Thinking of design from an “end-first” perspective involves reverse-engineering the lifecycle of products to minimize waste from the outset. This stewardship mindset encourages us to act as guardians of resources rather than just devourers. Brands adopting this approach not only reduce their environmental footprint but also position themselves to be leaders in sustainable innovation.

An end-first or circular design strategy involves a fundamental shift in how we conceive of and manufacture goods. By focusing on the entire lifecycle of a product, business stakeholders become stewards of resources rather than procurers or vendors. Organizations can offer more environmentally friendly products and model a better way to design and manufacture goods.

Such transformations in design philosophy and production processes don’t merely benefit us today—the long-term health of the planet and future generations depend on them. They also respond directly to the demands of consumers, especially the influential Gen Z.

A call to action for modern manufacturing

The path forward requires creativity, commitment, and global collaboration across all sectors to reimagine traditional practices and embrace sustainable alternatives. We can achieve not only a drastic reduction in waste but a transformation in how goods are produced, consumed, and reprocessed into new materials and products, aligning brands with planet-sustaining goals.

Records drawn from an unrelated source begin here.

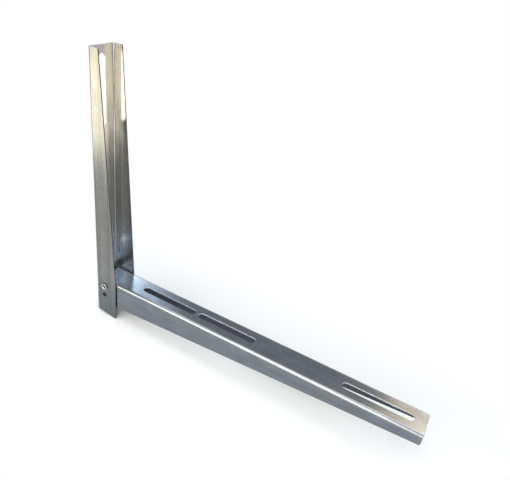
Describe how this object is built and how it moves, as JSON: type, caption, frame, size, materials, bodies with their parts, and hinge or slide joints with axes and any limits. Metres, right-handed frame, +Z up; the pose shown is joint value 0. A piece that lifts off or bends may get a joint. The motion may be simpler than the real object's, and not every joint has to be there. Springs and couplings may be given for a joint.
{
  "type": "air conditioner outdoor unit bracket",
  "caption": "Folding wall bracket of galvanised sheet steel: a slotted upright channel rail with a tapered, slotted channel arm that carries an air conditioner's outdoor unit.",
  "frame": {"origin": "on the wall, on the middle line of the rail's back and level with the top of the arm", "axes": "+X away from the wall along the arm, +Y along the wall across the bracket, +Z up the wall"},
  "size_m": [0.45, 0.044, 0.3598],
  "materials": {
    "galvanised_sheet": "zinc-coated cold-rolled sheet, fairly glossy with fine rolling streaks",
    "rivet_steel": "bright zinc plating"
  },
  "bodies": {
    "rail": {"wall_rail": "galvanised_sheet", "pivot_rivet_left": "rivet_steel", "pivot_rivet_right": "rivet_steel"},
    "arm": {"support_arm": "galvanised_sheet"}
  },
  "joints": [
    {"name": "arm_fold", "type": "hinge", "parent": "rail", "child": "arm", "pos_m": [0.014, 0, -0.0105], "axis": [0, -1, 0], "range_deg": [0, 90]}
  ]
}
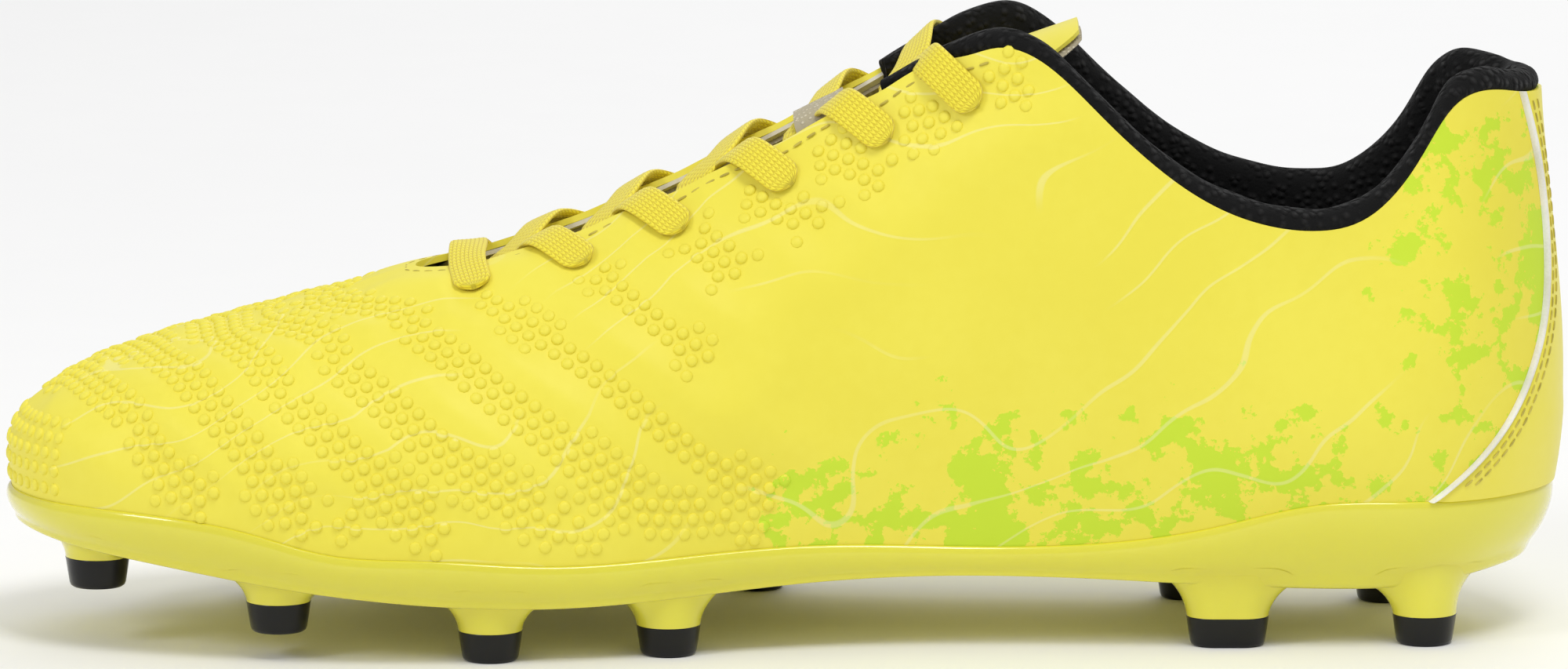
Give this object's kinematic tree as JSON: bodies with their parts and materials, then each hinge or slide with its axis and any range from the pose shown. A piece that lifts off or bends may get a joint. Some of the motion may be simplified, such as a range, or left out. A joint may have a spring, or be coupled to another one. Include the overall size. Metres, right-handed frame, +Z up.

The journey toward zero-waste manufacturing and circular design is not just an option but a necessity for a thriving future. The brands and manufacturers that step up to the challenge will be the ones that rise above the competition.

Bob Meers is a founding member of Better for All. He previously served as CEO of Lululemon Athletica, president and CEO of Syratech, and president and CEO of Reebok International.

The opinions expressed in Fortune.com commentary pieces are solely the views of their authors and do not necessarily reflect the opinions and beliefs of Fortune.